AIMS: This study aimed to evaluate the feasibility, safety, and procedural performance of the ETcath200 system in patients with complex coronary lesions.
METHODS: In this prospective, single-center, single-arm trial, 20 patients with AHA/ACC type B2 or C complex coronary lesions underwent PCI using the ETcath200 system. Technical success was defined as full robotic completion without any unplanned manual input (including partial manual assistance or manual conversion); clinical success as residual stenosis < 30% with TIMI 3 flow and no in-hospital major adverse cardiac events (MACE). Patients were followed for 30 days.
RESULTS: All 20 patients (mean age 63.2 ± 12.0 years; 80% male) had unstable angina and complex coronary anatomy (79.2% type C lesions; 50% bifurcation, 65% diffuse). Most procedures were performed via radial access (80%), and the majority utilized drug-eluting stents (65%). Technical success was achieved in 16 cases (80%), while four cases (20%) required manual conversion due to severe tortuosity or calcification (n = 3) or guidewire-induced dissection (n = 1; managed successfully). All patients achieved clinical success; no device failures, MACE, or serious adverse events occurred at 30 days. Mean procedure duration was 61.0 ± 23.3 min; radiation dose was 0.07 ± 0.04 mSv.

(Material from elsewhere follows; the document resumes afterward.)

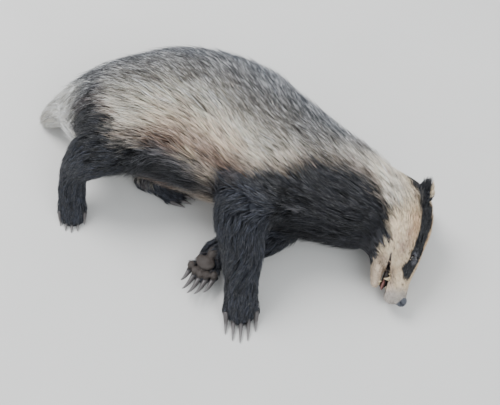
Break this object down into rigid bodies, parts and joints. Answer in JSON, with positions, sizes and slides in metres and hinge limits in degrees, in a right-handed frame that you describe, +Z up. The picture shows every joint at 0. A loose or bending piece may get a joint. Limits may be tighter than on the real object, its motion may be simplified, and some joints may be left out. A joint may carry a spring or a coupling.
{
  "type": "european badger",
  "caption": "Life-size still model of an adult European badger lying on its left side, with a striped black and white head, silver-grey back, black legs and throat, and long digging claws.",
  "frame": {"origin": "On the floor under the centre of the bounding box of the whole animal.", "axes": "+X toward the head end, +Y toward the back line, the legs reach toward -Y, +Z up with the floor at z = 0; the animal lies on its left side."},
  "size_m": [0.5259, 0.3837, 0.1681],
  "materials": {
    "coat_grey": "silver-grey guard hairs with dark bands, long and coarse, lying toward the tail",
    "coat_cream": "cream-white fur, short on the face, long on the neck and tail",
    "coat_black": "near-black fur with a faint bluish sheen",
    "nose_pad": "bare grainy nose skin, slightly moist",
    "mouth_flesh": "moist pink mouth lining and tongue",
    "eye": "dark glossy eye",
    "claw_horn": "smooth grey-brown horn, paler toward the tip",
    "paw_pads": "bare grey-brown pad skin, fine pebbled grain"
  },
  "bodies": {
    "root": {"trunk": "coat_grey", "neck": "coat_cream", "tail": "coat_cream", "head": "coat_cream", "lower_jaw": "coat_cream", "ear_right": "coat_black", "ear_left": "coat_black", "nose": "nose_pad", "tongue": "mouth_flesh", "eye_right": "eye", "eye_left": "eye", "foreleg_right": "coat_black", "foreleg_left": "coat_black", "hindleg_right": "coat_black", "hindleg_left": "coat_black", "forepaw_right": "coat_black", "forepaw_left": "paw_pads", "hindpaw_right": "coat_black", "hindpaw_left": "coat_black", "claw_fore_right_a": "claw_horn", "claw_fore_right_b": "claw_horn", "claw_fore_right_c": "claw_horn", "claw_fore_right_d": "claw_horn", "claw_fore_right_e": "claw_horn", "claw_fore_left_a": "claw_horn", "claw_fore_left_b": "claw_horn", "claw_fore_left_c": "claw_horn", "claw_fore_left_d": "claw_horn", "claw_fore_left_e": "claw_horn", "claw_hind_right_a": "claw_horn", "claw_hind_right_b": "claw_horn", "claw_hind_right_c": "claw_horn", "claw_hind_right_d": "claw_horn", "claw_hind_right_e": "claw_horn", "claw_hind_left_a": "claw_horn", "claw_hind_left_b": "claw_horn", "claw_hind_left_c": "claw_horn", "claw_hind_left_d": "claw_horn", "claw_hind_left_e": "claw_horn"}
  },
  "joints": []
}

CONCLUSIONS: The ETcath200 robotic PCI system demonstrated feasibility, safety, and reliable performance in complex coronary lesions, achieving high clinical success and excellent short-term outcomes. Manual conversion was required only in anatomically challenging cases. These data support further multicenter evaluation of ETcath200 in complex coronary interventions.